On July 27, 2020, the Ministry of Defence ("MoD") released the draft Defence Acquisition Procedure 2020 ("DAP 2020") which is expected to come into force on September 1, 2020.

One of the important changes introduced in the Standard Contract Document of DAP 2020 is the provision granting the Buyer (i.e. the MoD) the right to terminate a contract in public interest. Even though the heading of the clause indicates that the right should be exercised only in "public interest", the actual provision does not even use the phrase "public interest" let alone define it. This provision as recorded under Clause 22A.7 essentially states that "The BUYER shall have the right to Terminate the Contract in whole or in part at any time by giving the SELLER a written notice, [•] days prior to such Termination". It effectively bestows a unilateral right to the MoD to terminate the contract at will. Ignoring the obvious and potentially confusing disconnect between the provision and the clause title, this provision strikes at the root of the contract and the certainty such contracts are expected to provide to both the parties.

Unlike umbrella commercial contracts (under which specific purchase orders are issued) or lease deeds where "termination at will" may be meaningful, in large and sensitive procurement contracts with multiple associated contracts, this provision can only lead to irreparable loss to the vendor. In that respect inclusion of such a provision is an aberration in the realm of public procurement. It stands in stark contrast to guidelines stipulated by the Manual for Procurement of Goods 2017 stating in relation to public procurement that in case of termination for convenience the seller "has to be persuaded to acquiesce". Though termination at will is not unheard of in the context of government contracting, having such a provision in procurement contracts for large defence platforms, appears to be unreasonable and counter-productive.

Essentially, an unfettered right to terminate the procurement contract, makes the contract meaningless for the vendor and will have adverse impact on defence sector procurement. To spell out a few adverse consequences, this provision may severely disincentivise vendors from participating in procurements by MoD, extend timelines of contract negotiations and where the MoD exercises its "at will" termination right, eventually resulting in long and painful disputes.

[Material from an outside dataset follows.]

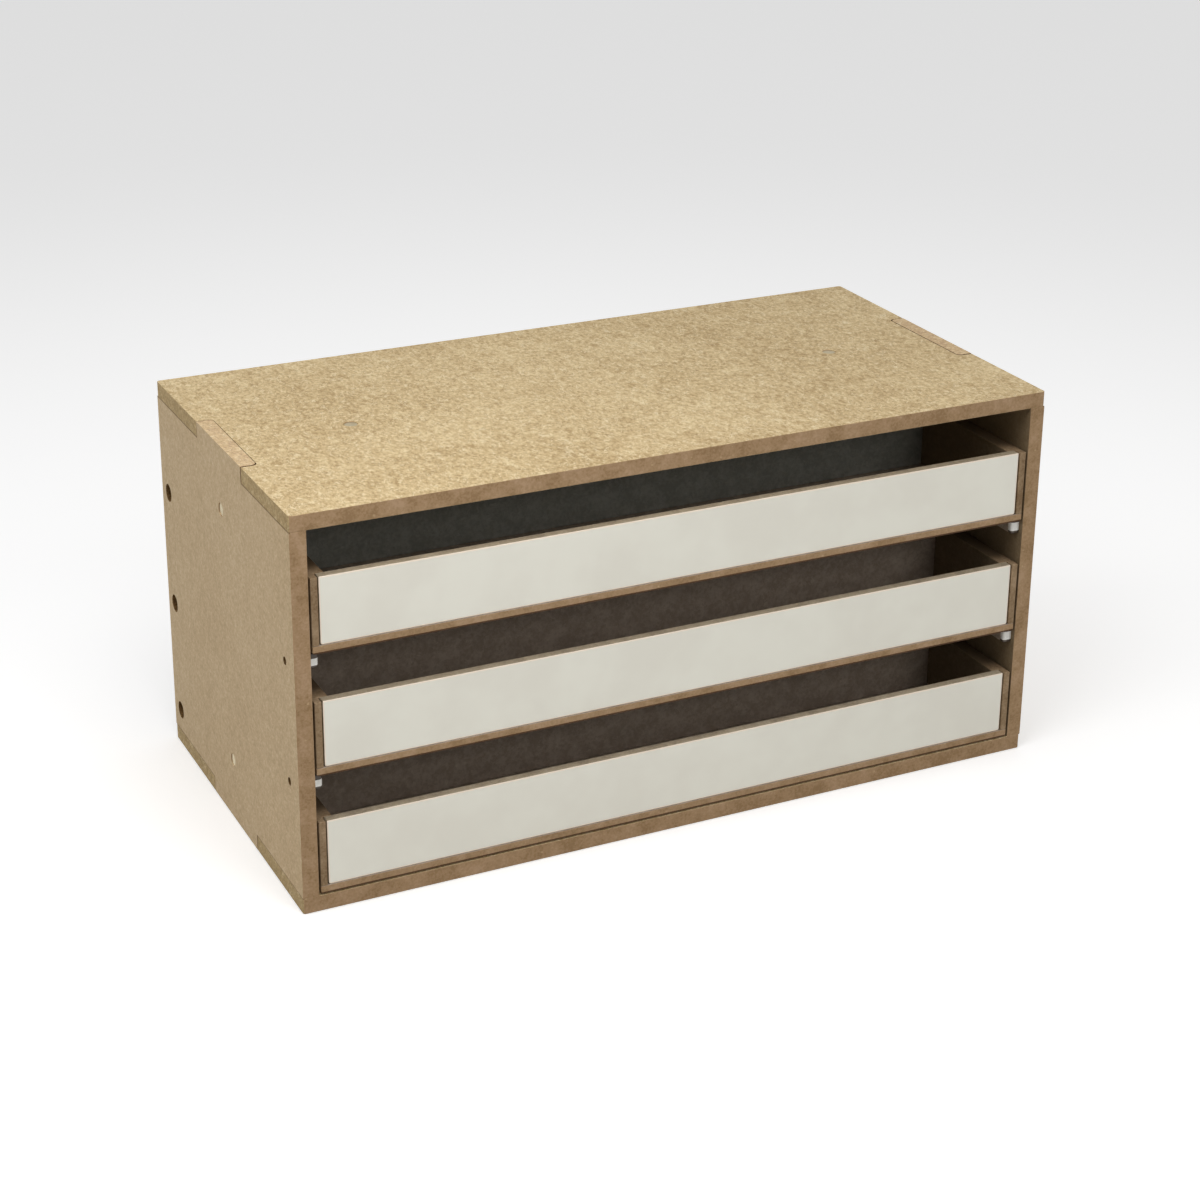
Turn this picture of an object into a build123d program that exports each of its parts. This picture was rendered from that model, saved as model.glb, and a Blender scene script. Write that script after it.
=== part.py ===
from build123d import *
import os

# A free-standing drawer module for a workbench. A carcass of plain fibreboard
# carries three wide, shallow, open-topped drawers, one above the other. There
# are no handles: a finger goes into the gap above each white front plate.
#
# Millimetres. X runs to the right, Y to the back and Z up. The origin is the
# middle of the underside, and the fronts face -Y.

# Carcass
width = 300.0
depth = 150.0
height = 150.0
board = 6.0  # fibreboard of the carcass and of the drawers' sides and backs
thin_board = 3.0  # hard board of the back panel, drawer floors and dividers
corner_round = 1.0  # upright corners of the top and bottom panels

# Tabs of the side panels, which come through the top and bottom panels
tab_length = 50.0
tab_round = 2.0  # inner corners of a tab and of its notch
notch_end_gap = 0.5
notch_side_gap = 0.2

# Runner rails under the middle and top drawers, and the caps on their noses
rail_width = 3.5
rail_height = 5.8
rail_round = 1.2
cap_setback = 2.2  # from the carcass front to the cap's nose
cap_length = 2.3
peg_radius = 1.45
peg_length = 3.2
peg_fit = 0.05
peg_setback = 9.6  # from the carcass front to the peg's axis
peg_drop = 4.3  # from the rail's top to the peg's axis

# Joining holes and magnets, which hold one module to the next
hole_radius = 3.5
hole_back = 8.0  # from the carcass's rear face to the holes
hole_rise = 9.3  # from the floor of a bay to its hole
magnet_radius = 2.5
magnet_length = 3.0
magnet_recess = 0.3
magnet_fit = 0.05
magnet_from_side = 50.0  # on the top and bottom panels
magnet_from_end = 25.0  # on the side panels, from the top and from the bottom

# Rear stop, which the closed drawers meet
stop_board = 9.0
stop_width = 18.0
stop_gap = 0.3

# Drawers
levels = ("bottom", "middle", "top")
drawer_height = 28.0
drawer_side_gap = 0.8
drawer_lift = 0.5  # running gap over the bay's floor or the rails
drawer_floor_round = 0.8
plate_board = 4.0
plate_recess = 0.4
plate_seam = 0.5
plate_round = 0.8
front_lip = 2.5  # brown edge of the drawer's side beside the plate
divider_depth = 48.0  # from the front to the divider
top_divider_depth = 61.5
divider_drop = 2.0  # from the drawer's rim to the divider's top edge

# Edges and corners are picked by their place, to within this much
pick_tolerance = 0.01

# Worked out from the sizes above
front = -depth / 2
rear = depth / 2
wall = width / 2 - board  # inner face of a side panel
bay = (height - 2 * board) / len(levels)
back_face = rear - thin_board  # inner face of the back panel
drawer_length = back_face - stop_board - stop_gap - front
drawer_half = wall - drawer_side_gap
drawer_inner = drawer_half - board
drawer_rear = front + drawer_length


def bay_floor(level):
    """Height of the plane that a drawer runs over."""
    return board + level * bay


def stands_at(coordinate, distance):
    """True for a place this far from the middle, on either side."""
    return abs(abs(coordinate) - distance) < pick_tolerance


def magnet_spots(span, inset):
    """Two places on a line through the middle, the same inset from its ends."""
    return [(span / 2 - inset) * end for end in (-1, 1)]


def block(low, high):
    """Fill the box between two corners, inside the part that is being built."""
    size = [b - a for a, b in zip(low, high)]
    centre = tuple((a + b) / 2 for a, b in zip(low, high))
    with Locations(centre):
        Box(*size)


def save(part, node):
    """Label a finished piece and write it under its node's name."""
    part.label = node
    export_step(part, f"parts/{node}.step")


def cap_panel(base, outer_face, outward):
    """Top or bottom panel: notched for the tabs, with two magnet pockets."""
    notch_depth = board + notch_side_gap
    notch_length = tab_length + 2 * notch_end_gap
    with BuildPart() as panel:
        with BuildSketch(Plane.XY.offset(base)) as outline:
            Rectangle(width, depth)
            fillet(outline.vertices(), corner_round)
            for side in (-1, 1):
                with Locations((side * (width - notch_depth) / 2, 0)):
                    Rectangle(notch_depth, notch_length, mode=Mode.SUBTRACT)
            inner_corners = outline.vertices().filter_by(
                lambda corner: stands_at(corner.X, width / 2 - notch_depth)
            )
            fillet(inner_corners, tab_round)
        extrude(amount=board)
        with BuildSketch(Plane.XY.offset(outer_face)):
            with Locations([(x, 0) for x in magnet_spots(width, magnet_from_side)]):
                Circle(magnet_radius + magnet_fit)
        extrude(amount=-outward * (magnet_length + magnet_recess), mode=Mode.SUBTRACT)
    return panel.part


def cap_magnets(outer_face, outward):
    """The pair of disc magnets in the top or bottom panel."""
    with BuildPart() as magnets:
        with BuildSketch(Plane.XY.offset(outer_face - outward * magnet_recess)):
            with Locations([(x, 0) for x in magnet_spots(width, magnet_from_side)]):
                Circle(magnet_radius)
        extrude(amount=-outward * magnet_length)
    return magnets.part


def side_magnet_places():
    """Y and Z of the magnets on a side panel."""
    return [(0, height / 2 + z) for z in magnet_spots(height, magnet_from_end)]


def side_panel(side):
    """Left (-1) or right (1) side panel, with its tabs and holes."""
    outer = Plane.YZ.offset(side * width / 2)
    peg_places = [
        (front + peg_setback, bay_floor(level) - peg_drop) for level in range(1, len(levels))
    ]
    hole_places = [
        (rear - hole_back, bay_floor(level) + hole_rise) for level in range(len(levels))
    ]
    with BuildPart() as panel:
        with BuildSketch(outer):
            with Locations((0, height / 2)):
                Rectangle(depth, height - 2 * board)
                Rectangle(tab_length, height)
        extrude(amount=-side * board)
        tab_corners = (
            panel.edges()
            .filter_by(Axis.Z)
            .filter_by(lambda edge: stands_at(edge.center().Y, tab_length / 2))
            .filter_by(lambda edge: stands_at(edge.center().X, wall))
        )
        fillet(tab_corners, tab_round)
        with BuildSketch(outer):
            with Locations(hole_places):
                Circle(hole_radius)
            with Locations(peg_places):
                Circle(peg_radius + peg_fit)
        extrude(amount=-side * board, mode=Mode.SUBTRACT)
        with BuildSketch(outer):
            with Locations(side_magnet_places()):
                Circle(magnet_radius + magnet_fit)
        extrude(amount=-side * (magnet_length + magnet_recess), mode=Mode.SUBTRACT)
    return panel.part


def side_magnets(side):
    """The pair of disc magnets in a side panel."""
    with BuildPart() as magnets:
        with BuildSketch(Plane.YZ.offset(side * (width / 2 - magnet_recess))):
            with Locations(side_magnet_places()):
                Circle(magnet_radius)
        extrude(amount=-side * magnet_length)
    return magnets.part


def runner_section(side, level, near, far):
    """Fill a stretch of a rail's section between two distances from the front."""
    top = bay_floor(level)
    inner = wall - rail_width
    block(
        (min(side * inner, side * wall), front + near, top - rail_height),
        (max(side * inner, side * wall), front + far, top),
    )


def runner_rail(side, level):
    """Rail on a side panel, held near its nose by a peg in the wall."""
    with BuildPart() as rail:
        runner_section(side, level, cap_setback + cap_length, back_face - front)
        inner_face = rail.faces().sort_by(Axis.X)[0 if side > 0 else -1]
        fillet(inner_face.edges().sort_by(Axis.Z)[0], rail_round)
        with BuildSketch(Plane.YZ.offset(side * wall)):
            with Locations((front + peg_setback, bay_floor(level) - peg_drop)):
                Circle(peg_radius)
        extrude(amount=side * peg_length)
    return rail.part


def rail_cap(side, level):
    """Moulded cap on the nose of a rail, rounded where a drawer meets it."""
    with BuildPart() as cap:
        runner_section(side, level, cap_setback, cap_setback + cap_length)
        inner_face = cap.faces().sort_by(Axis.X)[0 if side > 0 else -1]
        front_face = cap.faces().sort_by(Axis.Y)[0]
        lower_edge = inner_face.edges().sort_by(Axis.Z)[0]
        nose_upright = inner_face.edges().sort_by(Axis.Y)[0]
        nose_bottom = front_face.edges().sort_by(Axis.Z)[0]
        fillet([lower_edge, nose_upright, nose_bottom], rail_round)
    return cap.part


def drawer_floor(base):
    """Hard board under the whole drawer, with its running edges rounded."""
    with BuildPart() as floor:
        block(
            (-drawer_half, front, base),
            (drawer_half, drawer_rear, base + thin_board),
        )
        running_edges = floor.edges().filter_by(Axis.Y).group_by(Axis.Z)[0]
        fillet(running_edges, drawer_floor_round)
    return floor.part


def drawer_side(side, base):
    """Side of a drawer, rebated at the front to take the plate."""
    shoulder = front + plate_board
    lip_face = drawer_half - front_lip
    with BuildPart() as wall_piece:
        with BuildSketch(Plane.XY.offset(base + thin_board)):
            with BuildLine():
                Polyline(
                    (side * drawer_half, front),
                    (side * drawer_half, drawer_rear),
                    (side * drawer_inner, drawer_rear),
                    (side * drawer_inner, shoulder),
                    (side * lip_face, shoulder),
                    (side * lip_face, front),
                    close=True,
                )
            make_face()
        extrude(amount=drawer_height - thin_board)
    return wall_piece.part


def drawer_back(base):
    """Board between the drawer's sides, at the rear."""
    with BuildPart() as back:
        block(
            (-drawer_inner, drawer_rear - board, base + thin_board),
            (drawer_inner, drawer_rear, base + drawer_height),
        )
    return back.part


def front_plate(base):
    """White-faced plate that closes the front between the two lips."""
    half = drawer_half - front_lip - plate_seam
    with BuildPart() as plate:
        block(
            (-half, front + plate_recess, base + thin_board),
            (half, front + plate_board, base + drawer_height),
        )
        lower_corners = plate.edges().filter_by(Axis.Y).group_by(Axis.Z)[0]
        fillet(lower_corners, plate_round)
    return plate.part


def divider(base, from_front):
    """Crosswise board that parts the drawer in two."""
    face = front + from_front
    with BuildPart() as board_piece:
        block(
            (-drawer_inner, face, base + thin_board),
            (drawer_inner, face + thin_board, base + drawer_height - divider_drop),
        )
    return board_piece.part


os.makedirs("parts", exist_ok=True)

save(cap_panel(0, 0, -1), "bottom_panel")
save(cap_panel(height - board, height, 1), "top_panel")
save(cap_magnets(0, -1), "bottom_magnets")
save(cap_magnets(height, 1), "top_magnets")

for side, side_name in ((-1, "left"), (1, "right")):
    save(side_panel(side), f"{side_name}_side_panel")
    save(side_magnets(side), f"{side_name}_magnets")
    for level in range(1, len(levels)):
        rail = f"{levels[level]}_{side_name}_rail"
        save(runner_rail(side, level), rail)
        save(rail_cap(side, level), f"{rail}_cap")

with BuildPart() as back_panel:
    block((-wall, back_face, board), (wall, rear, height - board))
save(back_panel.part, "back_panel")

with BuildPart() as rear_stop:
    block(
        (-stop_width / 2, back_face - stop_board, board),
        (stop_width / 2, back_face, height - board),
    )
save(rear_stop.part, "rear_stop")

for level, level_name in enumerate(levels):
    base = bay_floor(level) + drawer_lift
    is_top = level == len(levels) - 1
    drawer = f"{level_name}_drawer"
    save(drawer_floor(base), f"{drawer}_floor")
    save(drawer_side(-1, base), f"{drawer}_left_side")
    save(drawer_side(1, base), f"{drawer}_right_side")
    save(drawer_back(base), f"{drawer}_back")
    save(front_plate(base), f"{drawer}_front_plate")
    save(divider(base, top_divider_depth if is_top else divider_depth), f"{drawer}_divider")
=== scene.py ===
import logging
import math
from dataclasses import dataclass
from enum import Enum

import bmesh
import bpy
from mathutils import Matrix, Vector


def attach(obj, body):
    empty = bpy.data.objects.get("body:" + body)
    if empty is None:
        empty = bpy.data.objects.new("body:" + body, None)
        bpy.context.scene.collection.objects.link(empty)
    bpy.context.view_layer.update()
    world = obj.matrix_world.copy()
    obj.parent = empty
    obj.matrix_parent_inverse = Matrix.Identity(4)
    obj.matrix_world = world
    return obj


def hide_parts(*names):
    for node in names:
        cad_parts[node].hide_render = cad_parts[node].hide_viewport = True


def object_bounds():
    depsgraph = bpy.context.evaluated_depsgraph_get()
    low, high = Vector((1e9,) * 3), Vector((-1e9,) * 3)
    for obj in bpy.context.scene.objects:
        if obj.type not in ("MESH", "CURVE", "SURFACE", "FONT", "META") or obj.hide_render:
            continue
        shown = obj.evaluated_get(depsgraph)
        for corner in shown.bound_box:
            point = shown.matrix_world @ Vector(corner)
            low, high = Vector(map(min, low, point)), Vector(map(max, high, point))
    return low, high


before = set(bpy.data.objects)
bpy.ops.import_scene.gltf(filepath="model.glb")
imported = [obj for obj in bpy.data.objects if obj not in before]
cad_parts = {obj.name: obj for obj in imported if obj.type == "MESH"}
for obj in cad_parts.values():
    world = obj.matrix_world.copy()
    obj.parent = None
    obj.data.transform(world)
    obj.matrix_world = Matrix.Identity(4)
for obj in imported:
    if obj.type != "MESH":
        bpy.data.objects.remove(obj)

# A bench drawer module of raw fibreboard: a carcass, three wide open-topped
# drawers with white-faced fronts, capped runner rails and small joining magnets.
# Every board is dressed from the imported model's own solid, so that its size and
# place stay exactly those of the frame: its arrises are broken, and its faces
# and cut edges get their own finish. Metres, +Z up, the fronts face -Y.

log = logging.getLogger("drawer_module")

MM = 0.001
CAD_LOW, CAD_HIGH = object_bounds()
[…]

Generally, large defence procurements involve mobilisation of massive resources, both financial and otherwise. Multi-layered supply chains and a web of interdependent entities all working together result in expensive and complex defence equipment being finally delivered to the MoD. Even if the MoD inserts a one sided and arguably unreasonable termination clause in its Standard Contract Document, it would not be practically possible to insert similar provisions in terms of contracts between the main vendor and its sub-vendors down the supply chain. A termination at will in this context, by the MoD will result in a chain reaction which will result in an unfathomable risk and potential liability for the main vendor and its many sub-vendors, group entities and contractors. Similarly, the termination clause does not specify how the other related obligations such as obligations under the offset contract will be compensated for. Huge sums may have been spent by a vendor in satisfying its offset obligation and the provision fails to explain how vendors will recover such offset spends which are no longer required to be satisfied.

Further, in skewing the contract even more in favour of the Buyer, in the context of this termination clause, DAP 2020 limits the MoDs total liability under the contract to "the subsequent stage payment due for the equipment payable under the Contract (or relevant part), including any sums due or becoming due to the SELLER at the date of Termination". Therefore, the MoD will not be liable for any related losses such as massive offset spends or other mobilisation costs. In such a circumstances, one indeed wonders why vendors would subject themselves to such unquantifiable losses.

Moreover, the adverse impact of this provision is compounded by granting the MoD, upon termination, sole discretion to choose to take over from the Seller, at a fair and reasonable price, all unused and undamaged Goods in the course of manufacture that are in the possession of the Seller or supplied to the Seller, at the date of termination. However this fair and reasonable price shall be "as assessed by licensed valuers/surveyors, appointed by the BUYER" and any dispute arising due to difference or disagreement on "fair and reasonable" price, shall be settled as per the dispute resolution procedure. How an arbitral tribunal, which usually consists of legal experts as opposed to valuation professionals, perform a purely accounting and valuation function of determining a fair and reasonable price is anyone's guess.

Conclusion

In summary, though it is not unusual to have provisions which are heavily skewed in favour of the government in public procurements, a unilateral right to terminate with no or limited right to compensation would make contracting with the MoD a highly uncertain affair. Large corporations may asses the risk to outweigh the rewards. One should also keep in mind that historically, defence contracts in India have been mired in a disproportionate amount of controversy. Opposition parties, media and other pressure groups invariably question large defence contracts and make allegations of wrongdoing and corruption.

In such an environment, having such a provision in a contract is equivalent to handing over a loose cannon to the MoD. Every time the government changes or there are adverse reports on a contract, MoD can unilaterally terminate the contract. As a result the potentially damaging impact of this provision on the nascent Indian defence industry cannot be overstated.